Considering on riding out to Dewey instead of taking the car. 

I can get from my place to DC. From there I have no idea.
I want to keep it around 150 miles. Got any route suggestions?


----------



## sinker (Sep 4, 2009)

First you have to get across the Chesapeake! You can't ride across the Chesapeake Bay Bridge, or even the Susquehanna on Rt40 or I95. To stay on your bike you'd probably have to go all the way up to the Holtwood Dam in PA. Unless I'm missing something I think your best bet may be to get a State Police ride across the Chesapeake Bay Bridge. Once on the Eastern Shore there are countless small roads that will take you east. Once in Delaware take either Rt 16 or 404 to the beaches. Both can be busy on the weekends.


----------



## cjd (Aug 27, 2009)

There is a group of riders that will ride from somewhere near DC to Dewey Beach every year. They have support vans that follow them in case someone needs to drop out and to give rides across the bridge. I'm not sure if it's just a group of friends or if it's open to anyone. The catch is that they ride there overnight.


----------



## kn0bby8 (Oct 30, 2009)

cjd said:


> There is a group of riders that will ride from somewhere near DC to Dewey Beach every year. They have support vans that follow them in case someone needs to drop out and to give rides across the bridge. I'm not sure if it's just a group of friends or if it's open to anyone. The catch is that they ride there overnight.


Any more info???


----------



## lumber825 (Jun 28, 2009)

Not sure since I've never done it but I don't think the police offer rides across the bridge anymore. I think it's a private company you need to schedule with. I'd call the MTA and ask them how it works.


----------



## Dream Plus (Feb 4, 2004)

You can cross over on the Conowingo Dam. Still, it would be well over 220 miles. Getting a ride across the Rte 40 bridge in Havre de Grace to Perryville would be almost 220 miles.

The shortest route would involve getting a ride across the Bay bridge at Annapolis.


----------



## TrailNRG (Aug 1, 2011)

*You'll need a car ride!*



kn0bby8 said:


> Got any route suggestions?


The crux is the Baybridge if you want to keep it ~150 miles. There are plenty of options to get you East out of the city and parallel to Rt-50 (ie. Rt-450) to the bridge but getting across is going to require a car ride. In the past I’ve had friends drop me off over the bridge at Hemmingway’s and then rode into OC, Bethany or Dewey from there. The roads along the Eastern Shore are nice but many have no bike lanes or shoulders so stay off of the main routes, especially this time of the year with all of the beach bound traffic.
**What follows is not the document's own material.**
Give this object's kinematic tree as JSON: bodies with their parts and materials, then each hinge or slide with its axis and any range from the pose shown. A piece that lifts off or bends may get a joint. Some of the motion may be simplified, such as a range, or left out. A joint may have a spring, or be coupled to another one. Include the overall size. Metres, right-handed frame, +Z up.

You’ll want to take Rt-54 to get on the Oceanside as it’s North of OC proper, then you can ride the final miles (~20) North on a great bike line over the Indian River inlet and into Dewey. Be sure to stop by Hammerheads for a Dog Fish IPA when you arrive.
Best of luck!


----------



## PDex (Mar 23, 2004)

I'm going back more than 30 years but it is my understanding that you can call the Maryland State Police and they will shuttle you over the Bay Bridge. I used to ride from Philly to DC occasionally to see a girlfriend and that was the route I took.
.


----------



## cjd (Aug 27, 2009)

kn0bby8 said:


> Any more info???


http://www.biketothebeach.org/dc-ride/dc-ride-details


----------